>>

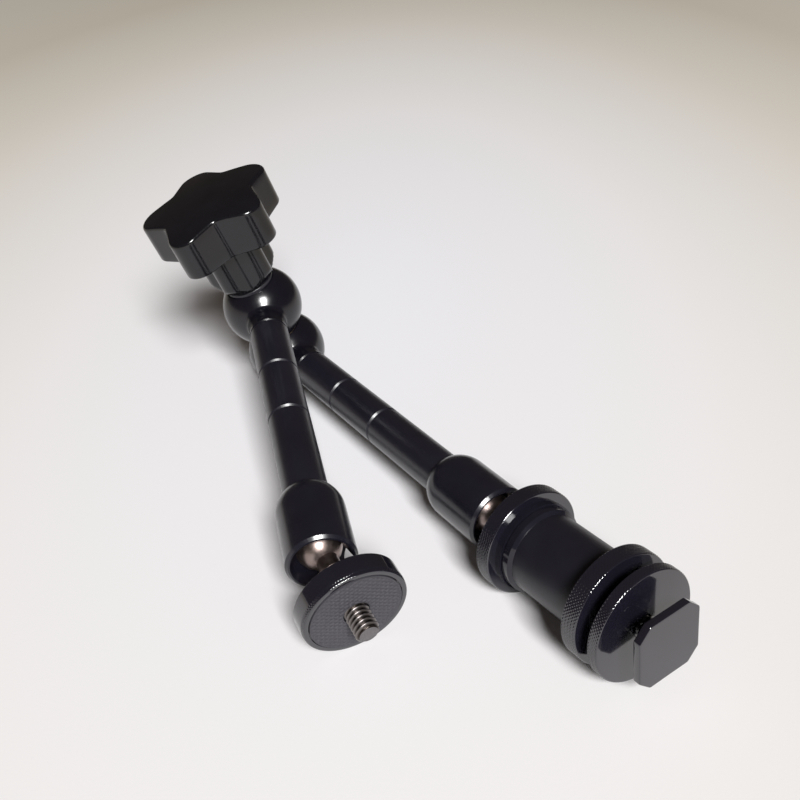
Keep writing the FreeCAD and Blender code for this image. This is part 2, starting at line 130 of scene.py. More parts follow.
def skin(name, radius, height, place, body, slot, ring=False, angle=None):
    """A closed mesh from two grids in millimetres, profile rows by steps round the axis."""
    rows, around = radius.shape
    angle = full_turn(around) if angle is None else angle
    grid = np.stack([radius * np.cos(angle), radius * np.sin(angle), height], -1) / 1000
    mesh = bpy.data.meshes.new(name)
    mesh.from_pydata(grid.reshape(-1, 3).tolist(), [], grid_faces(rows, around, ring))
    work = bmesh.new()
    work.from_mesh(mesh)
    bmesh.ops.recalc_face_normals(work, faces=work.faces)
    work.to_mesh(mesh)
    work.free()
    piece = bpy.data.objects.new(name, mesh)
    bpy.context.scene.collection.objects.link(piece)
    piece.matrix_world = place
    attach(piece, body)
    print(f"{name}: {len(mesh.polygons)} faces")
    return piece


print("a capped grid of 3 rows by 8 steps has", len(grid_faces(3, 8, False)), "faces")

# %% [markdown]
# ## Edges that catch the light
# No real edge is perfectly sharp, and the small round on it is what glints. A bevel modifier would round
# every edge alike. Rounding the corners of the profile lets each corner have a size of its own.

# %% Rounded profiles and shading


def softened(points, size, steps=3):
    """The same profile with its corners rounded off by small arcs; `size` is one number or one a point."""
    sizes = [size] * len(points) if isinstance(size, (int, float)) else size
    out = []
    for i, (here, round_off) in enumerate(zip(points, sizes)):
        before = Vector(points[i - 1]) - Vector(here)
        after = Vector(points[(i + 1) % len(points)]) - Vector(here)
        if not round_off:
            out.append(tuple(here))
            continue
        start = Vector(here) + before.normalized() * min(round_off, before.length * 0.45)
        end = Vector(here) + after.normalized() * min(round_off, after.length * 0.45)
        for step in range(steps + 1):
            t = step / steps
            bend = start * (1 - t) ** 2 + Vector(here) * 2 * t * (1 - t) + end * t**2
            out.append(tuple(bend))
    return out


def turned_grid(points, around):
    """Profile points (height, radius) as the two grids that `skin` takes."""
    heights, radii = np.array(points).T
    return np.repeat(radii[:, None], around, 1), np.repeat(heights[:, None], around, 1)


def by_angle(mesh, degrees):
    """Smooth shading with crisp edges where two faces meet at more than this angle."""
    mesh.shade_smooth()
    mesh.set_sharp_from_angle(angle=math.radians(degrees))


print("a square with rounded corners has", len(softened([(0, 0), (9, 0), (9, 9), (0, 9)], 1)), "points")

# %% [markdown]
# ## A thread
# The studs carry a quarter-inch thread of 20 turns an inch. It could be a helix cut away with a boolean,
# which is slow and leaves thin faces. Here it is a zigzag wound round the axis: it depends on the height
# less one pitch for each turn, so it climbs like a right-hand screw.

# %% The depth of the thread at a place
pitch = 1.27
crest = 3.175
thread_depth = 0.66
steps_a_turn = 14


def wave(turns):
    """A zigzag between 0 and 1 that repeats once a turn."""
    return np.abs(2 * (turns - np.floor(turns)) - 1)


def thread_cut(height, angle):
    """How far the thread is cut into the bar, with a narrow flat on each crest and root."""
    slope = wave(height / pitch - angle / (2 * np.pi))
    return thread_depth * np.clip((slope - 0.12) / 0.76, 0, 1)


print("the thread is", 2 * crest, "mm across, and", round(2 * (crest - thread_depth), 2), "mm in its roots")

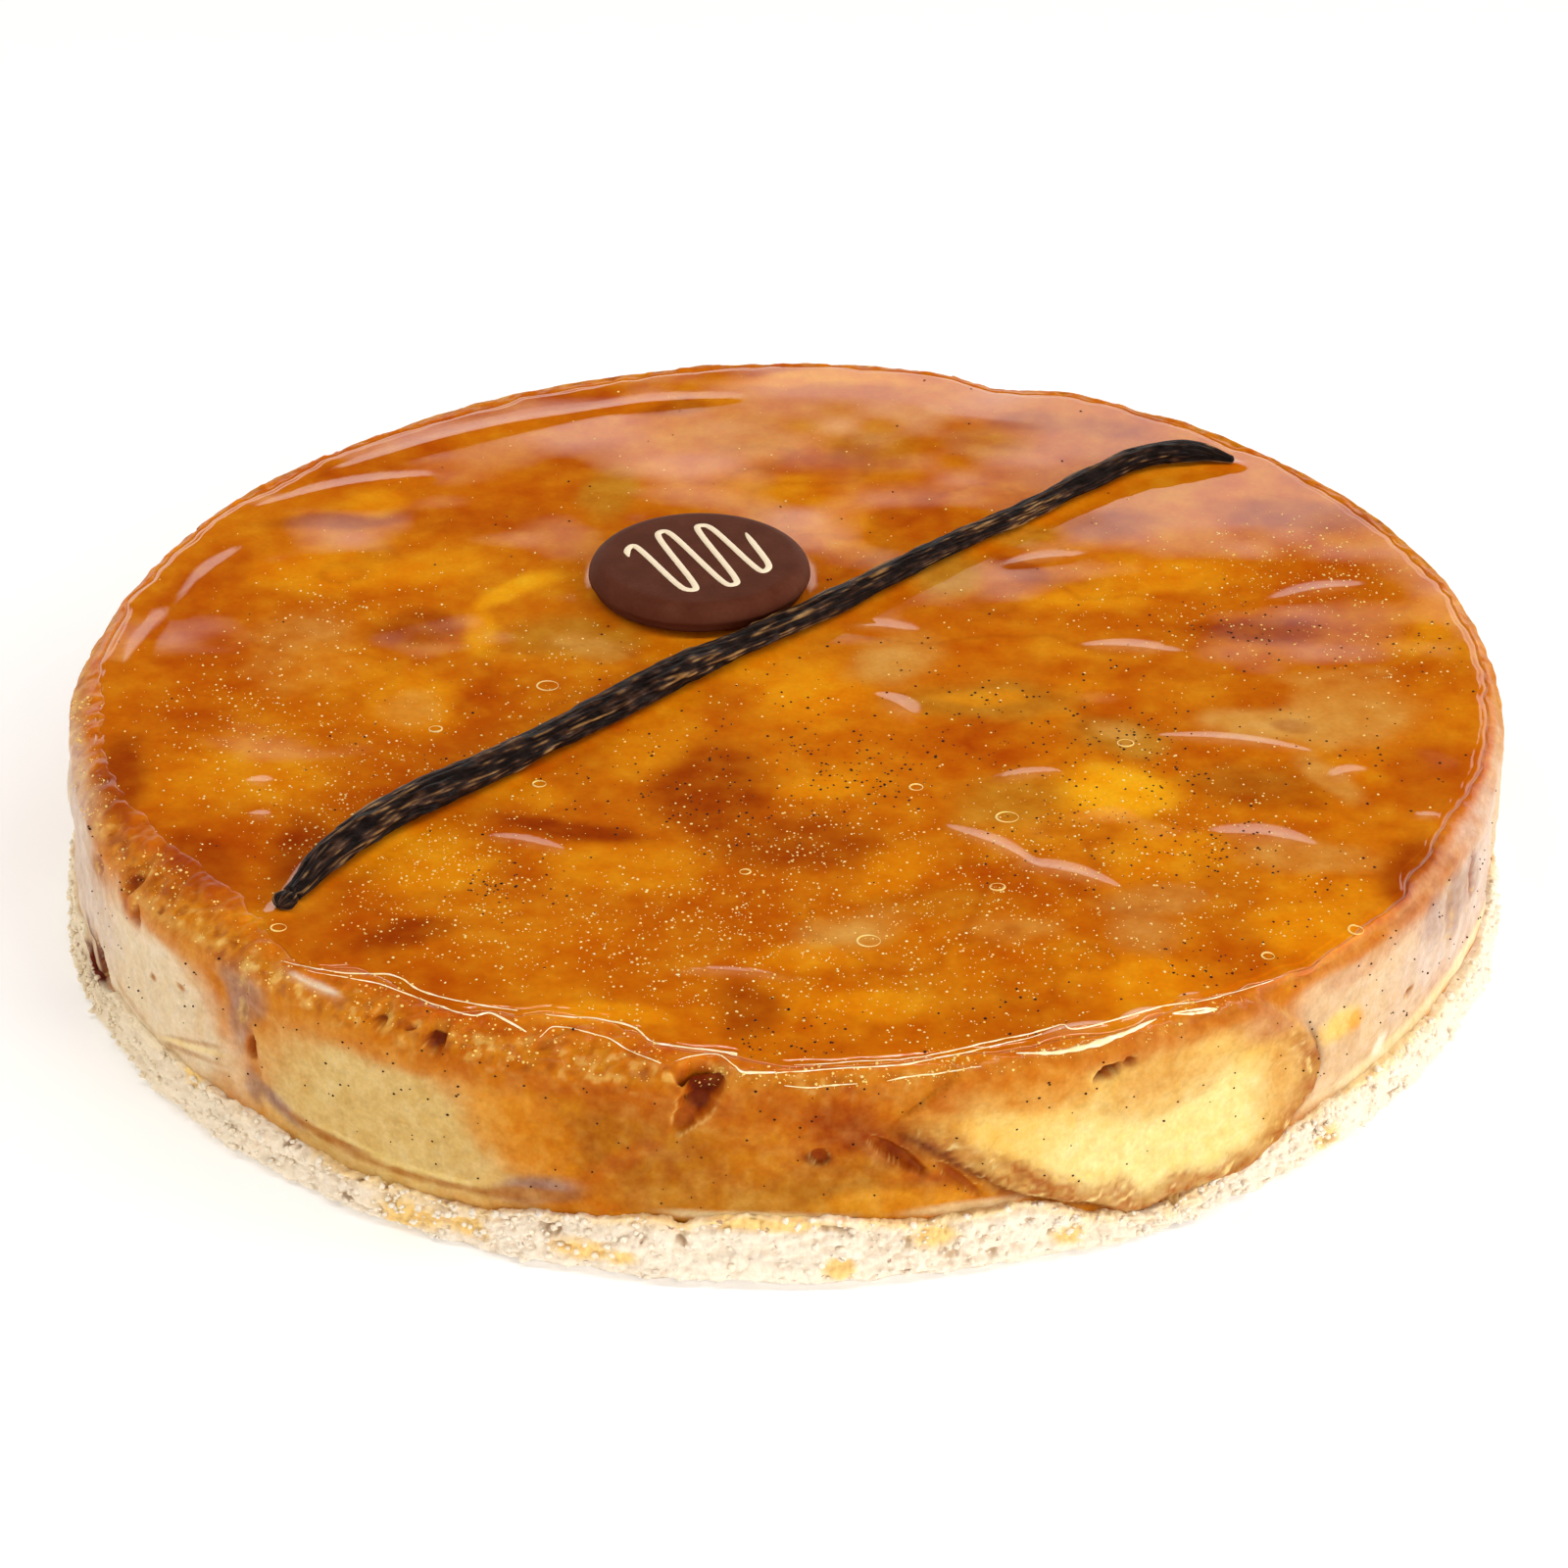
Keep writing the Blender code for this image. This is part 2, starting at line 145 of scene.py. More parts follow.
world = bpy.data.worlds.new("light_tent")
bpy.context.scene.world = world
world.use_nodes = True
tent = world.node_tree
direction = tent.nodes.new("ShaderNodeTexCoord")
split = tent.nodes.new("ShaderNodeSeparateXYZ")
edge = tent.nodes.new("ShaderNodeMapRange")
edge.inputs["From Min"].default_value = TENT_TOP - TENT_EDGE
edge.inputs["From Max"].default_value = TENT_TOP + TENT_EDGE
edge.inputs["To Min"].default_value = TENT_GLOW
edge.inputs["To Max"].default_value = CEILING_GLOW
tent.links.new(direction.outputs["Generated"], split.inputs["Vector"])
lean = tent.nodes.new("ShaderNodeMath")
lean.operation = "MULTIPLY_ADD"
lean.inputs[1].default_value = -TENT_LEAN
tent.links.new(split.outputs["X"], lean.inputs[0])
tent.links.new(split.outputs["Z"], lean.inputs[2])
tent.links.new(lean.outputs["Value"], edge.inputs["Value"])
tent.links.new(edge.outputs["Result"], tent.nodes["Background"].inputs["Strength"])
tent.nodes["Background"].inputs["Color"].default_value = (*WARM_WHITE, 1.0)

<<

What you have to do: Output exactly the lines from the one containing "Keep writing the Blender" through the last line of the entries, both ends included.

Exercise output:
Keep writing the Blender code for this image. This is part 2, starting at line 145 of scene.py. More parts follow.
world = bpy.data.worlds.new("light_tent")
bpy.context.scene.world = world
world.use_nodes = True
tent = world.node_tree
direction = tent.nodes.new("ShaderNodeTexCoord")
split = tent.nodes.new("ShaderNodeSeparateXYZ")
edge = tent.nodes.new("ShaderNodeMapRange")
edge.inputs["From Min"].default_value = TENT_TOP - TENT_EDGE
edge.inputs["From Max"].default_value = TENT_TOP + TENT_EDGE
edge.inputs["To Min"].default_value = TENT_GLOW
edge.inputs["To Max"].default_value = CEILING_GLOW
tent.links.new(direction.outputs["Generated"], split.inputs["Vector"])
lean = tent.nodes.new("ShaderNodeMath")
lean.operation = "MULTIPLY_ADD"
lean.inputs[1].default_value = -TENT_LEAN
tent.links.new(split.outputs["X"], lean.inputs[0])
tent.links.new(split.outputs["Z"], lean.inputs[2])
tent.links.new(lean.outputs["Value"], edge.inputs["Value"])
tent.links.new(edge.outputs["Result"], tent.nodes["Background"].inputs["Strength"])
tent.nodes["Background"].inputs["Color"].default_value = (*WARM_WHITE, 1.0)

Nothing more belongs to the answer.